From the line that includes "wire = cad_parts[node]" to the last line of the data, quote each line precisely; both boundary lines belong in the answer.

• _COLLECTED MATERIAL_:

++++

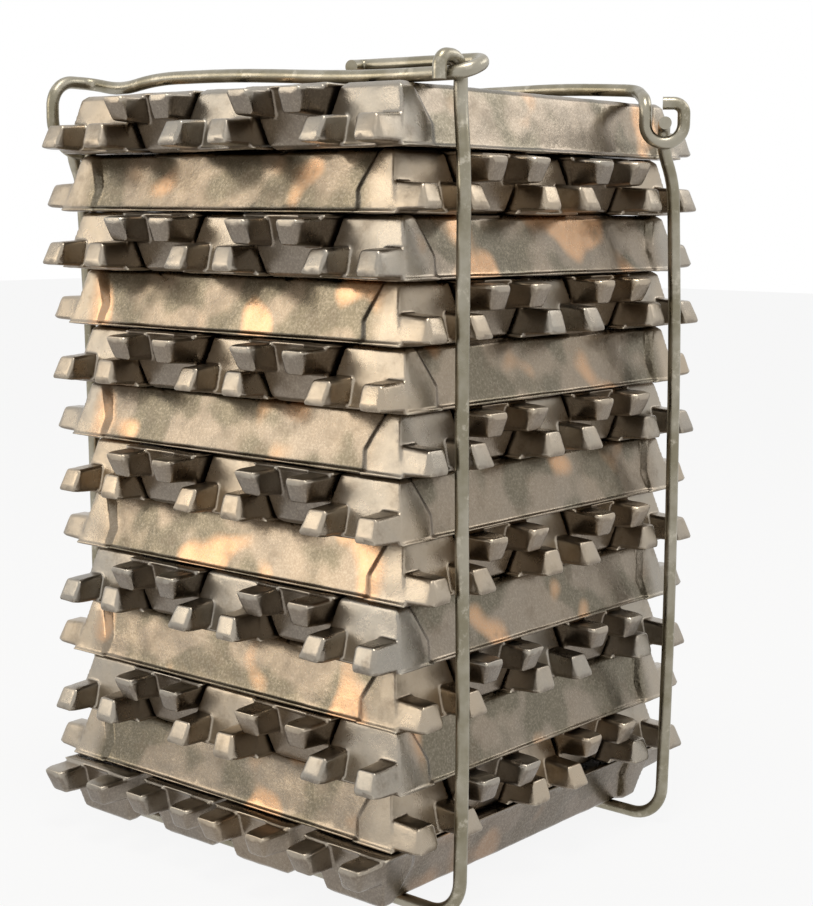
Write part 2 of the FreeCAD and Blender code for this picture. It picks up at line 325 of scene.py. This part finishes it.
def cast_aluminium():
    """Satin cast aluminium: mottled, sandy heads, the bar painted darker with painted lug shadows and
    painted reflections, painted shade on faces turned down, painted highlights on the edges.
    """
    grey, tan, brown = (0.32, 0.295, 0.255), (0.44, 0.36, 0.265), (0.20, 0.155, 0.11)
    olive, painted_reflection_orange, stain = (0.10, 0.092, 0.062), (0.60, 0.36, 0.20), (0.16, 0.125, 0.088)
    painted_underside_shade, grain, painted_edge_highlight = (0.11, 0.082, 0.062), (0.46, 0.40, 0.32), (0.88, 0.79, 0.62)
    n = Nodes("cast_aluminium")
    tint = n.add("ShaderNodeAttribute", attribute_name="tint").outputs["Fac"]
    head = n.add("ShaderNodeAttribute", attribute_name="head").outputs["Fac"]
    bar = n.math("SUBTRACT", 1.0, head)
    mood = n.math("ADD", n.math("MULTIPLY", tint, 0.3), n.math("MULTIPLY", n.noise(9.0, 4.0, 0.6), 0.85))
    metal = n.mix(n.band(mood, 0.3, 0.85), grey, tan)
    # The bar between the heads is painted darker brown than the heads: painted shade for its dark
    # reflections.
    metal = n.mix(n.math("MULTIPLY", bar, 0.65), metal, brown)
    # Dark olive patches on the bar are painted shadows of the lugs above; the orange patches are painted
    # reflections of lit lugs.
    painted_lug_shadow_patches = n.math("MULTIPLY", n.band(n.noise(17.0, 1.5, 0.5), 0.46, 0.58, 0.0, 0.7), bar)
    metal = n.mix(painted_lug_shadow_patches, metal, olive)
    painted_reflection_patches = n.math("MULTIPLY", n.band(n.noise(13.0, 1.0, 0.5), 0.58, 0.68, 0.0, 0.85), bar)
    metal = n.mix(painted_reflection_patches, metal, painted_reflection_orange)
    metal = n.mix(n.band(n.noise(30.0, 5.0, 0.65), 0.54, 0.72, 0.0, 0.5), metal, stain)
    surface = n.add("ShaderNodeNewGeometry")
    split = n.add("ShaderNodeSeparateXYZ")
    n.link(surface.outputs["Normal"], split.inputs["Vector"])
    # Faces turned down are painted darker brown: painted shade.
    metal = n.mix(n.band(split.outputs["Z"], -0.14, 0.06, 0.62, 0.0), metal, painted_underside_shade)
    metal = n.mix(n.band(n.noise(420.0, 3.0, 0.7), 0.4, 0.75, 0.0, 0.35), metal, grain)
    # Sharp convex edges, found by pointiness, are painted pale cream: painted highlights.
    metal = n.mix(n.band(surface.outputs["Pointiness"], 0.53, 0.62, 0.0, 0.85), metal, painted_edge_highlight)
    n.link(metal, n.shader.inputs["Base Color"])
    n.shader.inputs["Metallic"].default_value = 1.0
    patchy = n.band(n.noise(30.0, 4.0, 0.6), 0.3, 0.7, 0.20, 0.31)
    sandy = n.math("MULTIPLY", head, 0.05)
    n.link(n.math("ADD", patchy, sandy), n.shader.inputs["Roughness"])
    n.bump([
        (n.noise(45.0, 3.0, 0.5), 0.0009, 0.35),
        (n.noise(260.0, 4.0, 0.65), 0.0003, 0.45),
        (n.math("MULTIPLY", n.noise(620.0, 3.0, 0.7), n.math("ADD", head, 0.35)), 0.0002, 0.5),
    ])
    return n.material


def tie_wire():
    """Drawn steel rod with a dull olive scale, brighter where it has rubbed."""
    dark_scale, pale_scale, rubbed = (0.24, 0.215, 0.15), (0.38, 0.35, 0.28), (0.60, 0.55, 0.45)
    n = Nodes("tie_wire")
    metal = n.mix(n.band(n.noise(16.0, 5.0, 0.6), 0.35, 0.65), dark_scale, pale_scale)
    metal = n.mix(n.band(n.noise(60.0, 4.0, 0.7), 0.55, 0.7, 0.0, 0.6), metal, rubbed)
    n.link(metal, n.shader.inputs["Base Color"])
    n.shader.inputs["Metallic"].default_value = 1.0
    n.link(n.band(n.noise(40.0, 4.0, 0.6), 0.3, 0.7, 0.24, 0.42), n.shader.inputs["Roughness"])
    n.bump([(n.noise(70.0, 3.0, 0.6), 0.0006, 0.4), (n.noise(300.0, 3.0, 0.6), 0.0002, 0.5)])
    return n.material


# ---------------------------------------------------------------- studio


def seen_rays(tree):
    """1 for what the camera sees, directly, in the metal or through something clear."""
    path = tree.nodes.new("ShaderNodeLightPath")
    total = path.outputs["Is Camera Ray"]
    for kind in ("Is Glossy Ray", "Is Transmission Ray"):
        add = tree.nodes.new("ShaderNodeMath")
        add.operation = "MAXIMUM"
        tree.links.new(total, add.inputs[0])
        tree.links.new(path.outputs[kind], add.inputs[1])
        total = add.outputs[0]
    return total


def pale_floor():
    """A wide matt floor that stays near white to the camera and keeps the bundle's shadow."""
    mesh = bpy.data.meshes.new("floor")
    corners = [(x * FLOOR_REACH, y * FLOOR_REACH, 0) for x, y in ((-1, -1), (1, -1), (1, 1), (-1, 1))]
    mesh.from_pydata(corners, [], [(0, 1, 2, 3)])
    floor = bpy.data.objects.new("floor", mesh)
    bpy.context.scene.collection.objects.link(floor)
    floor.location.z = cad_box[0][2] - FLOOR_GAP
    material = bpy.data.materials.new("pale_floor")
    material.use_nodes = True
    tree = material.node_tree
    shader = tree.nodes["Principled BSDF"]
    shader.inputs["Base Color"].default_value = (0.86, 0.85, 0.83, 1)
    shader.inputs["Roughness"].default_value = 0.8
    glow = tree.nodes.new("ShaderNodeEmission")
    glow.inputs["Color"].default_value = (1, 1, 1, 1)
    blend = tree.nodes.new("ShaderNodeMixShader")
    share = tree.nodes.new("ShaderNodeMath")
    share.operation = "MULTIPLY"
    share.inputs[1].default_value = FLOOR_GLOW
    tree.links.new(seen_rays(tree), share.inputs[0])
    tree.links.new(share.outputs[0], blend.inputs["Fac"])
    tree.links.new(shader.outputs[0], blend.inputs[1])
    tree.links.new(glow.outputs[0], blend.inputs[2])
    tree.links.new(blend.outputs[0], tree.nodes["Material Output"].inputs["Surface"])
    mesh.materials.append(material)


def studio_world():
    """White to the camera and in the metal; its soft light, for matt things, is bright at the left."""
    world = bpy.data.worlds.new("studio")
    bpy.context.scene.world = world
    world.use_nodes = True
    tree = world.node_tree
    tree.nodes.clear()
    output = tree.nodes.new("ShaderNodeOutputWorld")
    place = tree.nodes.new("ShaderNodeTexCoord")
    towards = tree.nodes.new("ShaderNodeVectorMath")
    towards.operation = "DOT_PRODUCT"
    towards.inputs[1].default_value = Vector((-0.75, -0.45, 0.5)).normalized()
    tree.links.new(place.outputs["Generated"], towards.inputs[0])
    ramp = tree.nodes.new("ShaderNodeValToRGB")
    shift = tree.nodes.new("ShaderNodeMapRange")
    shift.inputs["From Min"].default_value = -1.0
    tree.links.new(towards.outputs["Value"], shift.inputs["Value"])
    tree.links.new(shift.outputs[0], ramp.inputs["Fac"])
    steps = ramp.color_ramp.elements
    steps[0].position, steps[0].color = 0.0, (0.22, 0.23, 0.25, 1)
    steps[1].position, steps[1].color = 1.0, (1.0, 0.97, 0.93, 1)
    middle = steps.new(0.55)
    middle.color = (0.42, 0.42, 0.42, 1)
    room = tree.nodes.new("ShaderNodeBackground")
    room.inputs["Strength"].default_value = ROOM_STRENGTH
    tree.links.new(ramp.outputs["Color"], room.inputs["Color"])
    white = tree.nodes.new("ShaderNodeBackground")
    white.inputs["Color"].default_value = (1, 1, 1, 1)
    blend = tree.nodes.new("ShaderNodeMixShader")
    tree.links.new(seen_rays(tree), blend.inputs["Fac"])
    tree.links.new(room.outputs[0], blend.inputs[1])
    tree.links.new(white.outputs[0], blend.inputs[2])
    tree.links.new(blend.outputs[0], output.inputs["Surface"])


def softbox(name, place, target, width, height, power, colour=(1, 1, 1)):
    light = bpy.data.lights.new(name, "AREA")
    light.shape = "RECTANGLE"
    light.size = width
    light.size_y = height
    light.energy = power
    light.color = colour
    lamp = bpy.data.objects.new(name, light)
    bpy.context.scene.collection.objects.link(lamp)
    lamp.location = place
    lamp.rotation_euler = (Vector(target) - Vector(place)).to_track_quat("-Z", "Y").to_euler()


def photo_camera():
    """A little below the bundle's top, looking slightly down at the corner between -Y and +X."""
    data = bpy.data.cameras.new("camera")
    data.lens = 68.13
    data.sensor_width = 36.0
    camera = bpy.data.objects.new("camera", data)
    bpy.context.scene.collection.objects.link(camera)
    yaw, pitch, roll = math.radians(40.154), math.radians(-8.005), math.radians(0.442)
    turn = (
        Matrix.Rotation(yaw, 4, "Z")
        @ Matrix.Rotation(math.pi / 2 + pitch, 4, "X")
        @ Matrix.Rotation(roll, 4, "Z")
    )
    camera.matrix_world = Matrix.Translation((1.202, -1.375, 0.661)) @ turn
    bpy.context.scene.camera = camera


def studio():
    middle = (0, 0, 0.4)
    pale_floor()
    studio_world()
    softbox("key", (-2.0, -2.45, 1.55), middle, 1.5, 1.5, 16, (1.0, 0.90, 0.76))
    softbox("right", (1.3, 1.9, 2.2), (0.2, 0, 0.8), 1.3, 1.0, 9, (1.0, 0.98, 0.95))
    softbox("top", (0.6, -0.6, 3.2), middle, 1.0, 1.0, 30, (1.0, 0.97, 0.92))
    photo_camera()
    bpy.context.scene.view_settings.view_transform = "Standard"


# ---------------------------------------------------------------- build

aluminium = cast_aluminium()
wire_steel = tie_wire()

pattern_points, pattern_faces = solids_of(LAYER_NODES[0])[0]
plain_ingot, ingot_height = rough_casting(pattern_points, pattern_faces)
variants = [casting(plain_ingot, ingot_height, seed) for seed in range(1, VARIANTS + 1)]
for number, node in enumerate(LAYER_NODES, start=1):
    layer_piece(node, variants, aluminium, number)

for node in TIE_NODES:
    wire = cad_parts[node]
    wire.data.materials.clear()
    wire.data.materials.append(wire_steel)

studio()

++++

• _ANSWER FOR THE TASK_:
    wire = cad_parts[node]
    wire.data.materials.clear()
    wire.data.materials.append(wire_steel)

studio()